**WHAT TO WORK ON**
Write out the records below word for word, please.

--- BEGIN ---

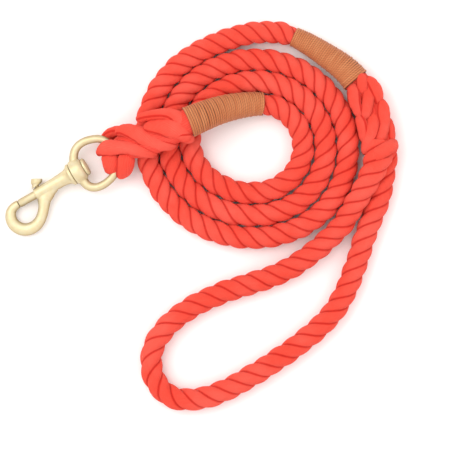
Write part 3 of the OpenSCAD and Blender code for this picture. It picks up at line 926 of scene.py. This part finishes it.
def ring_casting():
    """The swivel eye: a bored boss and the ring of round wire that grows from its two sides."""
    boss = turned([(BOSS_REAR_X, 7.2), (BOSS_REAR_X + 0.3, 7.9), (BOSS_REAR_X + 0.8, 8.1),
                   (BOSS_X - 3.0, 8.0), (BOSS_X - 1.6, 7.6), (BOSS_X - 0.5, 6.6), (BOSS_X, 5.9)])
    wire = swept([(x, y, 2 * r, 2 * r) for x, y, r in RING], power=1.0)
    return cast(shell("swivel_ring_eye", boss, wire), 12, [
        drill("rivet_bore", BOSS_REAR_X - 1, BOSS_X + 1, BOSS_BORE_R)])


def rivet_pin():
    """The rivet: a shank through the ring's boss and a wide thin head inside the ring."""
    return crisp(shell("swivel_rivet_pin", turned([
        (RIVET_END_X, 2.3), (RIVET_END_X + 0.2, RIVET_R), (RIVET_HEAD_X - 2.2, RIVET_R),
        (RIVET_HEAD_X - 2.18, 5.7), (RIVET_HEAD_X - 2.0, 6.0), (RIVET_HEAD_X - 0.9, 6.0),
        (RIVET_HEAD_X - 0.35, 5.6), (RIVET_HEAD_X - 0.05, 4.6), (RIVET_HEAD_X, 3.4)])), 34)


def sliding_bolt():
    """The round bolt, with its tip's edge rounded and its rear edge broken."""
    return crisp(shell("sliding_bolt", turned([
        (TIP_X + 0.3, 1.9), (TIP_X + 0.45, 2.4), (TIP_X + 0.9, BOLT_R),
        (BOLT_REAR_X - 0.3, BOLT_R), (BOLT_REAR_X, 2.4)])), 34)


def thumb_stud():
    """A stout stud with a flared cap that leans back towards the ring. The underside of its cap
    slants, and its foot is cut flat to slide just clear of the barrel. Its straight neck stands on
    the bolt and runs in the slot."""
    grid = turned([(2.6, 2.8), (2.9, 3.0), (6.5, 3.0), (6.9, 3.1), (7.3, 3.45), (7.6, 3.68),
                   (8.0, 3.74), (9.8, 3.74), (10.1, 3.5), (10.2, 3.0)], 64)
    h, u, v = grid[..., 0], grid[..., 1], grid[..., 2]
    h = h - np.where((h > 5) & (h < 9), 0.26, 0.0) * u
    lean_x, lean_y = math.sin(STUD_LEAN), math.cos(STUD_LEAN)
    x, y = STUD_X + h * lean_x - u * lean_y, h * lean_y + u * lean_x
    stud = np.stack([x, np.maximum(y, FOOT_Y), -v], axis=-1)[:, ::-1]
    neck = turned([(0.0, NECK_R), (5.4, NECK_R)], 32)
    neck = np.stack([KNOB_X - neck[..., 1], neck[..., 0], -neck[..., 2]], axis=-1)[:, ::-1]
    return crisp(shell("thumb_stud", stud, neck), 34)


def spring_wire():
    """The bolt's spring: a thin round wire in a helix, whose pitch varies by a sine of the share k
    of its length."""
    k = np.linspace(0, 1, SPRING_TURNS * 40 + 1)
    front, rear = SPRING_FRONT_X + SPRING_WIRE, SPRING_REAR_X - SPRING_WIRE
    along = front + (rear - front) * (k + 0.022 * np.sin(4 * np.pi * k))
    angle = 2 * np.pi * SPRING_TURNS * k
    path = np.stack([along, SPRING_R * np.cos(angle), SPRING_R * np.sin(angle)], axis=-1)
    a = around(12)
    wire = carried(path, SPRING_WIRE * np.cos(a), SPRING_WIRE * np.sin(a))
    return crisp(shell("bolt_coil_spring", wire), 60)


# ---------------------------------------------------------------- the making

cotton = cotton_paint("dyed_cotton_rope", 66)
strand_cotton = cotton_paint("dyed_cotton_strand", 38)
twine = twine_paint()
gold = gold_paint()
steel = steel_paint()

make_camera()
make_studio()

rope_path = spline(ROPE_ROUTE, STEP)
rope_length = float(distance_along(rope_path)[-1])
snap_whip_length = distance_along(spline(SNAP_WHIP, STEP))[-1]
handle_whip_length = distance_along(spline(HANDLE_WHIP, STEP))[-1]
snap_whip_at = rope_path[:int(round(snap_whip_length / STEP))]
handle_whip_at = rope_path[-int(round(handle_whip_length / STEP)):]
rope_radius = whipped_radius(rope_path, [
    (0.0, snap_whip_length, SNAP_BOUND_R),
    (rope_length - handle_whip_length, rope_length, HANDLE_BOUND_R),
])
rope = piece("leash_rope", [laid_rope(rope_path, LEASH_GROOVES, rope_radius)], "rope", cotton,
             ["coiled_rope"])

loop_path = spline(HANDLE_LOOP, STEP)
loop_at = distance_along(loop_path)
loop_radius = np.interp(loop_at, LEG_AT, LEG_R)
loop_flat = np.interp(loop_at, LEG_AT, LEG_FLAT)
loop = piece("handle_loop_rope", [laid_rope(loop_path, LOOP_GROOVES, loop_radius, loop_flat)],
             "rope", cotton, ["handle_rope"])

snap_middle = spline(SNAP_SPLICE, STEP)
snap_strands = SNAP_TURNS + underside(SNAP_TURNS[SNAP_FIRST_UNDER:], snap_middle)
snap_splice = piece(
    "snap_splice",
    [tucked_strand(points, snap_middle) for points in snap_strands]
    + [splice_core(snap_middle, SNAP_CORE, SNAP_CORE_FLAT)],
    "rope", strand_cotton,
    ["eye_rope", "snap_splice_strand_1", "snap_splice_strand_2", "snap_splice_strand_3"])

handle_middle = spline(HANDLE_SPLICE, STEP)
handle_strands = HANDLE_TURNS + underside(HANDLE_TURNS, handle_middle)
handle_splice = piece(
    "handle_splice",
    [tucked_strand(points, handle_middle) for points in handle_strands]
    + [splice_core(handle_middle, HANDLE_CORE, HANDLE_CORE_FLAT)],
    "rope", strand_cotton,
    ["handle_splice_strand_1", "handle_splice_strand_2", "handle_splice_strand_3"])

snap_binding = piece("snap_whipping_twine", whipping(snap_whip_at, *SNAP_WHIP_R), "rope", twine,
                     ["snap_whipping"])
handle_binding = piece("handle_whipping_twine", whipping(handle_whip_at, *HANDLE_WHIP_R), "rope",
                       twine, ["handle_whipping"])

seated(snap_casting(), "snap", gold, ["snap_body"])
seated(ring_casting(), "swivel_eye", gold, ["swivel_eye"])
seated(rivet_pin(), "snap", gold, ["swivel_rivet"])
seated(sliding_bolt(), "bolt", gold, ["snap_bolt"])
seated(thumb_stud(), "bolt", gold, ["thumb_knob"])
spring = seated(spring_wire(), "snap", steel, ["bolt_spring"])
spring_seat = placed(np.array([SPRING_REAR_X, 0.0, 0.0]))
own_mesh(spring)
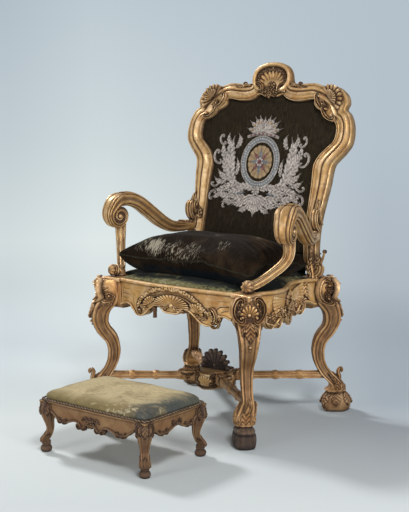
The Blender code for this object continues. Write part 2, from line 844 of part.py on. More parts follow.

--- END ---

**OUTPUT FOR THIS TASK**
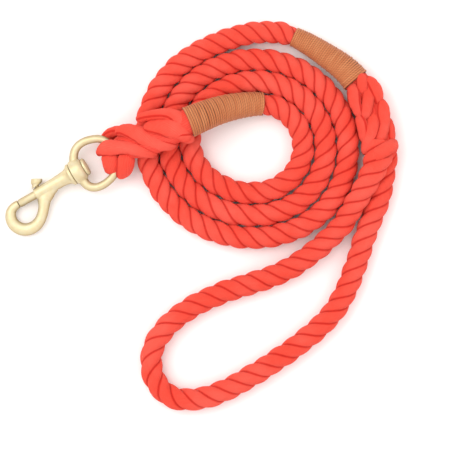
Write part 3 of the OpenSCAD and Blender code for this picture. It picks up at line 926 of scene.py. This part finishes it.
def ring_casting():
    """The swivel eye: a bored boss and the ring of round wire that grows from its two sides."""
    boss = turned([(BOSS_REAR_X, 7.2), (BOSS_REAR_X + 0.3, 7.9), (BOSS_REAR_X + 0.8, 8.1),
                   (BOSS_X - 3.0, 8.0), (BOSS_X - 1.6, 7.6), (BOSS_X - 0.5, 6.6), (BOSS_X, 5.9)])
    wire = swept([(x, y, 2 * r, 2 * r) for x, y, r in RING], power=1.0)
    return cast(shell("swivel_ring_eye", boss, wire), 12, [
        drill("rivet_bore", BOSS_REAR_X - 1, BOSS_X + 1, BOSS_BORE_R)])


def rivet_pin():
    """The rivet: a shank through the ring's boss and a wide thin head inside the ring."""
    return crisp(shell("swivel_rivet_pin", turned([
        (RIVET_END_X, 2.3), (RIVET_END_X + 0.2, RIVET_R), (RIVET_HEAD_X - 2.2, RIVET_R),
        (RIVET_HEAD_X - 2.18, 5.7), (RIVET_HEAD_X - 2.0, 6.0), (RIVET_HEAD_X - 0.9, 6.0),
        (RIVET_HEAD_X - 0.35, 5.6), (RIVET_HEAD_X - 0.05, 4.6), (RIVET_HEAD_X, 3.4)])), 34)


def sliding_bolt():
    """The round bolt, with its tip's edge rounded and its rear edge broken."""
    return crisp(shell("sliding_bolt", turned([
        (TIP_X + 0.3, 1.9), (TIP_X + 0.45, 2.4), (TIP_X + 0.9, BOLT_R),
        (BOLT_REAR_X - 0.3, BOLT_R), (BOLT_REAR_X, 2.4)])), 34)


def thumb_stud():
    """A stout stud with a flared cap that leans back towards the ring. The underside of its cap
    slants, and its foot is cut flat to slide just clear of the barrel. Its straight neck stands on
    the bolt and runs in the slot."""
    grid = turned([(2.6, 2.8), (2.9, 3.0), (6.5, 3.0), (6.9, 3.1), (7.3, 3.45), (7.6, 3.68),
                   (8.0, 3.74), (9.8, 3.74), (10.1, 3.5), (10.2, 3.0)], 64)
    h, u, v = grid[..., 0], grid[..., 1], grid[..., 2]
    h = h - np.where((h > 5) & (h < 9), 0.26, 0.0) * u
    lean_x, lean_y = math.sin(STUD_LEAN), math.cos(STUD_LEAN)
    x, y = STUD_X + h * lean_x - u * lean_y, h * lean_y + u * lean_x
    stud = np.stack([x, np.maximum(y, FOOT_Y), -v], axis=-1)[:, ::-1]
    neck = turned([(0.0, NECK_R), (5.4, NECK_R)], 32)
    neck = np.stack([KNOB_X - neck[..., 1], neck[..., 0], -neck[..., 2]], axis=-1)[:, ::-1]
    return crisp(shell("thumb_stud", stud, neck), 34)


def spring_wire():
    """The bolt's spring: a thin round wire in a helix, whose pitch varies by a sine of the share k
    of its length."""
    k = np.linspace(0, 1, SPRING_TURNS * 40 + 1)
    front, rear = SPRING_FRONT_X + SPRING_WIRE, SPRING_REAR_X - SPRING_WIRE
    along = front + (rear - front) * (k + 0.022 * np.sin(4 * np.pi * k))
    angle = 2 * np.pi * SPRING_TURNS * k
    path = np.stack([along, SPRING_R * np.cos(angle), SPRING_R * np.sin(angle)], axis=-1)
    a = around(12)
    wire = carried(path, SPRING_WIRE * np.cos(a), SPRING_WIRE * np.sin(a))
    return crisp(shell("bolt_coil_spring", wire), 60)


# ---------------------------------------------------------------- the making

cotton = cotton_paint("dyed_cotton_rope", 66)
strand_cotton = cotton_paint("dyed_cotton_strand", 38)
twine = twine_paint()
gold = gold_paint()
steel = steel_paint()

make_camera()
make_studio()

rope_path = spline(ROPE_ROUTE, STEP)
rope_length = float(distance_along(rope_path)[-1])
snap_whip_length = distance_along(spline(SNAP_WHIP, STEP))[-1]
handle_whip_length = distance_along(spline(HANDLE_WHIP, STEP))[-1]
snap_whip_at = rope_path[:int(round(snap_whip_length / STEP))]
handle_whip_at = rope_path[-int(round(handle_whip_length / STEP)):]
rope_radius = whipped_radius(rope_path, [
    (0.0, snap_whip_length, SNAP_BOUND_R),
    (rope_length - handle_whip_length, rope_length, HANDLE_BOUND_R),
])
rope = piece("leash_rope", [laid_rope(rope_path, LEASH_GROOVES, rope_radius)], "rope", cotton,
             ["coiled_rope"])

loop_path = spline(HANDLE_LOOP, STEP)
loop_at = distance_along(loop_path)
loop_radius = np.interp(loop_at, LEG_AT, LEG_R)
loop_flat = np.interp(loop_at, LEG_AT, LEG_FLAT)
loop = piece("handle_loop_rope", [laid_rope(loop_path, LOOP_GROOVES, loop_radius, loop_flat)],
             "rope", cotton, ["handle_rope"])

snap_middle = spline(SNAP_SPLICE, STEP)
snap_strands = SNAP_TURNS + underside(SNAP_TURNS[SNAP_FIRST_UNDER:], snap_middle)
snap_splice = piece(
    "snap_splice",
    [tucked_strand(points, snap_middle) for points in snap_strands]
    + [splice_core(snap_middle, SNAP_CORE, SNAP_CORE_FLAT)],
    "rope", strand_cotton,
    ["eye_rope", "snap_splice_strand_1", "snap_splice_strand_2", "snap_splice_strand_3"])

handle_middle = spline(HANDLE_SPLICE, STEP)
handle_strands = HANDLE_TURNS + underside(HANDLE_TURNS, handle_middle)
handle_splice = piece(
    "handle_splice",
    [tucked_strand(points, handle_middle) for points in handle_strands]
    + [splice_core(handle_middle, HANDLE_CORE, HANDLE_CORE_FLAT)],
    "rope", strand_cotton,
    ["handle_splice_strand_1", "handle_splice_strand_2", "handle_splice_strand_3"])

snap_binding = piece("snap_whipping_twine", whipping(snap_whip_at, *SNAP_WHIP_R), "rope", twine,
                     ["snap_whipping"])
handle_binding = piece("handle_whipping_twine", whipping(handle_whip_at, *HANDLE_WHIP_R), "rope",
                       twine, ["handle_whipping"])

seated(snap_casting(), "snap", gold, ["snap_body"])
seated(ring_casting(), "swivel_eye", gold, ["swivel_eye"])
seated(rivet_pin(), "snap", gold, ["swivel_rivet"])
seated(sliding_bolt(), "bolt", gold, ["snap_bolt"])
seated(thumb_stud(), "bolt", gold, ["thumb_knob"])
spring = seated(spring_wire(), "snap", steel, ["bolt_spring"])
spring_seat = placed(np.array([SPRING_REAR_X, 0.0, 0.0]))
own_mesh(spring)
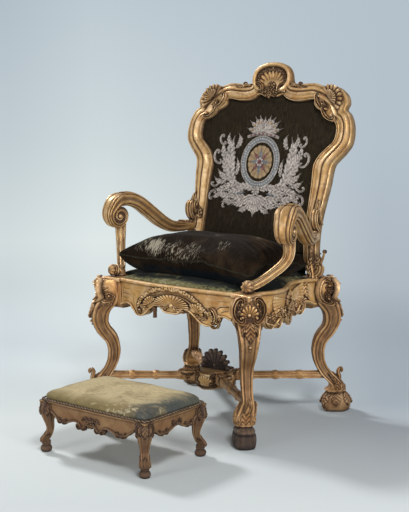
The Blender code for this object continues. Write part 2, from line 844 of part.py on. More parts follow.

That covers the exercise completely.